| Task goal |
Every line of the data must be copied exactly.

| Material provided |
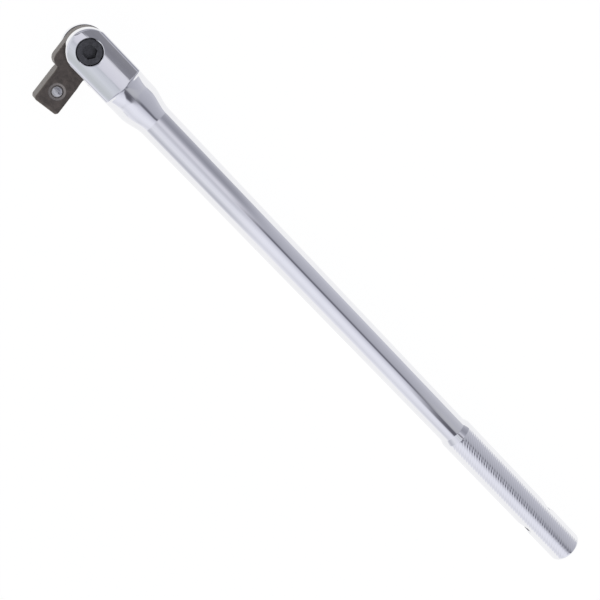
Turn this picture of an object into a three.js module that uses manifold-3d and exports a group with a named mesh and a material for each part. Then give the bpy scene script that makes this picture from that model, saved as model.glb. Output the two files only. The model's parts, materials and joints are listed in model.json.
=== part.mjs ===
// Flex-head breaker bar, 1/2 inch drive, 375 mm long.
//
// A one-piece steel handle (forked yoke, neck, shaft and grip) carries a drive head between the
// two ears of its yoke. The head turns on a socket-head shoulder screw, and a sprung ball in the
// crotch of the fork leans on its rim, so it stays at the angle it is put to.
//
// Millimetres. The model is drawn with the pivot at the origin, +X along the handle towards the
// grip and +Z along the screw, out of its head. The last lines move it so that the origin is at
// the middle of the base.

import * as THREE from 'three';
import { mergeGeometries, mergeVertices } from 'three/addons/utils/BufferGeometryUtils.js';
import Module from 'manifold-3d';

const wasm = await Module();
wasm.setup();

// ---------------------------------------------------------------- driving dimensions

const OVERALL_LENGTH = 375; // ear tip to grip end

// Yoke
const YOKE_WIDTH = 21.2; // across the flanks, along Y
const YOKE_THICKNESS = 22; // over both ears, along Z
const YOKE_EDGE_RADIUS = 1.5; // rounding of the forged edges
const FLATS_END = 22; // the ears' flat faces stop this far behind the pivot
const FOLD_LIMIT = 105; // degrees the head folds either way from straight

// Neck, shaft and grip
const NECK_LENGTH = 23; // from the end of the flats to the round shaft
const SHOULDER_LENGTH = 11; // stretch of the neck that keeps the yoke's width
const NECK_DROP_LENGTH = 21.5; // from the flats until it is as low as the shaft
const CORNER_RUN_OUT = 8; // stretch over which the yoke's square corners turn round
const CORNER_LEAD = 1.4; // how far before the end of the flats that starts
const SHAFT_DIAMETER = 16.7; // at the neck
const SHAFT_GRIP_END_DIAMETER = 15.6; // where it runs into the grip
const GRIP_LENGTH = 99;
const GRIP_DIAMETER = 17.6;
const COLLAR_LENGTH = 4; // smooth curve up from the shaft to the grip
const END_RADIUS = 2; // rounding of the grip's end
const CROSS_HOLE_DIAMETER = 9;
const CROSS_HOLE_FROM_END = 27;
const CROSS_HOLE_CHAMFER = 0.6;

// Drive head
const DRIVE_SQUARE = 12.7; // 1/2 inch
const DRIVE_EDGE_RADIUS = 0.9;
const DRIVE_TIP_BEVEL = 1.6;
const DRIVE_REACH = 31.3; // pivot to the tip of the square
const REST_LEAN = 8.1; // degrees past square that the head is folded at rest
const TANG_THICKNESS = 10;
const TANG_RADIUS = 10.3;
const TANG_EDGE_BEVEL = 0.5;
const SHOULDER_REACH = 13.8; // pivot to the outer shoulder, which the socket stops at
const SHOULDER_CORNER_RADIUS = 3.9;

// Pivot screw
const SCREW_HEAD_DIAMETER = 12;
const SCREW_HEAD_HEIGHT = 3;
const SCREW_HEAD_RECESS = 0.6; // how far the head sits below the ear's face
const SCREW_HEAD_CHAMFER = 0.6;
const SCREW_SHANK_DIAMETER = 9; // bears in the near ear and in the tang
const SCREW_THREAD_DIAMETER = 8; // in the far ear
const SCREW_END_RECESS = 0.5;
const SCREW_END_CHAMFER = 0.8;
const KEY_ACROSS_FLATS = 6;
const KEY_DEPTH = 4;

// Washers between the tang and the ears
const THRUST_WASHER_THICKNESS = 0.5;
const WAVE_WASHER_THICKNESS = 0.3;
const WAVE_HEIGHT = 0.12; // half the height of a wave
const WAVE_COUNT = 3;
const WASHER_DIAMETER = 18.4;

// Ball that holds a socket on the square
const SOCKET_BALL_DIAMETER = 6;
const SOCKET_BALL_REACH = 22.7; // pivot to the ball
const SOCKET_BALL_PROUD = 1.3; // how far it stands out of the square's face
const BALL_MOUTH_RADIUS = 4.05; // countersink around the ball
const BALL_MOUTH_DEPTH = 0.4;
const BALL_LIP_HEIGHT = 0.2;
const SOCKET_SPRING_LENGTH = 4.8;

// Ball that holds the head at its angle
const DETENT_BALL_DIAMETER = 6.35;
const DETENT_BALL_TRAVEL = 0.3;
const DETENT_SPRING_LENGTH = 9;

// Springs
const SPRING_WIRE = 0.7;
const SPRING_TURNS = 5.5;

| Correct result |
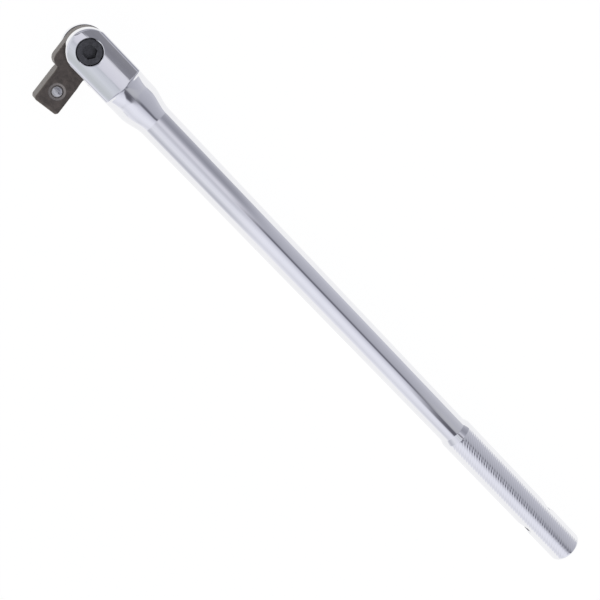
Turn this picture of an object into a three.js module that uses manifold-3d and exports a group with a named mesh and a material for each part. Then give the bpy scene script that makes this picture from that model, saved as model.glb. Output the two files only. The model's parts, materials and joints are listed in model.json.
=== part.mjs ===
// Flex-head breaker bar, 1/2 inch drive, 375 mm long.
//
// A one-piece steel handle (forked yoke, neck, shaft and grip) carries a drive head between the
// two ears of its yoke. The head turns on a socket-head shoulder screw, and a sprung ball in the
// crotch of the fork leans on its rim, so it stays at the angle it is put to.
//
// Millimetres. The model is drawn with the pivot at the origin, +X along the handle towards the
// grip and +Z along the screw, out of its head. The last lines move it so that the origin is at
// the middle of the base.

import * as THREE from 'three';
import { mergeGeometries, mergeVertices } from 'three/addons/utils/BufferGeometryUtils.js';
import Module from 'manifold-3d';

const wasm = await Module();
wasm.setup();

// ---------------------------------------------------------------- driving dimensions

const OVERALL_LENGTH = 375; // ear tip to grip end

// Yoke
const YOKE_WIDTH = 21.2; // across the flanks, along Y
const YOKE_THICKNESS = 22; // over both ears, along Z
const YOKE_EDGE_RADIUS = 1.5; // rounding of the forged edges
const FLATS_END = 22; // the ears' flat faces stop this far behind the pivot
const FOLD_LIMIT = 105; // degrees the head folds either way from straight

// Neck, shaft and grip
const NECK_LENGTH = 23; // from the end of the flats to the round shaft
const SHOULDER_LENGTH = 11; // stretch of the neck that keeps the yoke's width
const NECK_DROP_LENGTH = 21.5; // from the flats until it is as low as the shaft
const CORNER_RUN_OUT = 8; // stretch over which the yoke's square corners turn round
const CORNER_LEAD = 1.4; // how far before the end of the flats that starts
const SHAFT_DIAMETER = 16.7; // at the neck
const SHAFT_GRIP_END_DIAMETER = 15.6; // where it runs into the grip
const GRIP_LENGTH = 99;
const GRIP_DIAMETER = 17.6;
const COLLAR_LENGTH = 4; // smooth curve up from the shaft to the grip
const END_RADIUS = 2; // rounding of the grip's end
const CROSS_HOLE_DIAMETER = 9;
const CROSS_HOLE_FROM_END = 27;
const CROSS_HOLE_CHAMFER = 0.6;

// Drive head
const DRIVE_SQUARE = 12.7; // 1/2 inch
const DRIVE_EDGE_RADIUS = 0.9;
const DRIVE_TIP_BEVEL = 1.6;
const DRIVE_REACH = 31.3; // pivot to the tip of the square
const REST_LEAN = 8.1; // degrees past square that the head is folded at rest
const TANG_THICKNESS = 10;
const TANG_RADIUS = 10.3;
const TANG_EDGE_BEVEL = 0.5;
const SHOULDER_REACH = 13.8; // pivot to the outer shoulder, which the socket stops at
const SHOULDER_CORNER_RADIUS = 3.9;

// Pivot screw
const SCREW_HEAD_DIAMETER = 12;
const SCREW_HEAD_HEIGHT = 3;
const SCREW_HEAD_RECESS = 0.6; // how far the head sits below the ear's face
const SCREW_HEAD_CHAMFER = 0.6;
const SCREW_SHANK_DIAMETER = 9; // bears in the near ear and in the tang
const SCREW_THREAD_DIAMETER = 8; // in the far ear
const SCREW_END_RECESS = 0.5;
const SCREW_END_CHAMFER = 0.8;
const KEY_ACROSS_FLATS = 6;
const KEY_DEPTH = 4;

// Washers between the tang and the ears
const THRUST_WASHER_THICKNESS = 0.5;
const WAVE_WASHER_THICKNESS = 0.3;
const WAVE_HEIGHT = 0.12; // half the height of a wave
const WAVE_COUNT = 3;
const WASHER_DIAMETER = 18.4;

// Ball that holds a socket on the square
const SOCKET_BALL_DIAMETER = 6;
const SOCKET_BALL_REACH = 22.7; // pivot to the ball
const SOCKET_BALL_PROUD = 1.3; // how far it stands out of the square's face
const BALL_MOUTH_RADIUS = 4.05; // countersink around the ball
const BALL_MOUTH_DEPTH = 0.4;
const BALL_LIP_HEIGHT = 0.2;
const SOCKET_SPRING_LENGTH = 4.8;

// Ball that holds the head at its angle
const DETENT_BALL_DIAMETER = 6.35;
const DETENT_BALL_TRAVEL = 0.3;
const DETENT_SPRING_LENGTH = 9;

// Springs
const SPRING_WIRE = 0.7;
const SPRING_TURNS = 5.5;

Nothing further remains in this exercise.